Breakfast and drying laundry. It all adds to the cozy ambience.

Now you might have gotten the impression that we don't enjoy any luxuries at all, but if that's the case you're mistaken. We have our own pedicurist, Daniel, who comes to the house.

It's like a mobile beauty salon with everything you need for the perfect pedicure. So for only 1.000 shilling (about 65 cents) you can have your nails brushed with a toothbrush and painted in any color you like.

And we even have pets. The ghekkos are my favourite, but we also have all sorts of insects, that I don't really care to share.

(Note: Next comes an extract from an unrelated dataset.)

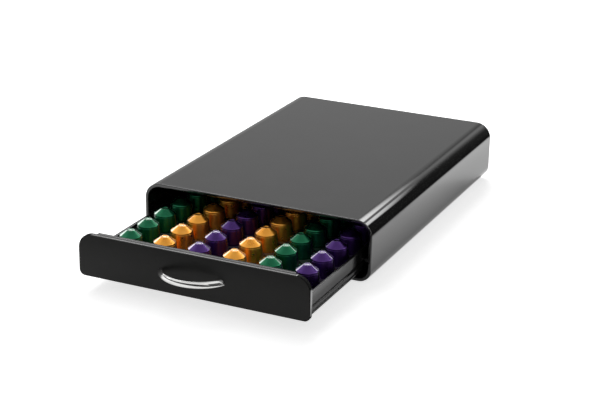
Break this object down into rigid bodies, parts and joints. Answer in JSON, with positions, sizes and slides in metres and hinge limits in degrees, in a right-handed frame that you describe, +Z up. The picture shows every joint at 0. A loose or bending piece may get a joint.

My favourite morning spot.
On the weekends I tend to wake up before everyone else and this spot behind the house is perfect for reading or watching the sun come up while listening to the sounds of a new day beginning.

Tuesday, May 22, 2007

Walk The World

On May 13th we joined the walk against hunger with the people from Reach Out.
The walk is a World Food Programme initiative to end child hunger. Every year people all over the world join the walk to create awareness and raise money.
A lot of Reach Out's clients get food from the WFP so there was no question we had to walk.
We had a great time and even though we were a little nervous about how long time it was gonna take to walk the 8 kilometres - you know, everything moves kind of slowly down here - we actually set a quick pace and were done in less than an hour and a half.
I even got to carry the banner most of the way.
Afterwards there were several speeches. My favourite speaker was a very dedicated ten year old girl who boldly yelled out her opinion. She did not think that her class mates or any other child in Uganda should have to suffer from hunger. She ended her speech with a 'Please Mister President, you have to do something...'
After that President Museweni took over and during his speech much of the audience fell asleep. It was the regular boring jabbering and in the end he donated 10 million Uganda shilling (about 6250 USD) and looked like he'd just saved the world. Then he took off in his luxury car escorted by all his security staff.
Once again the contrasts of this country were thrown right in my face.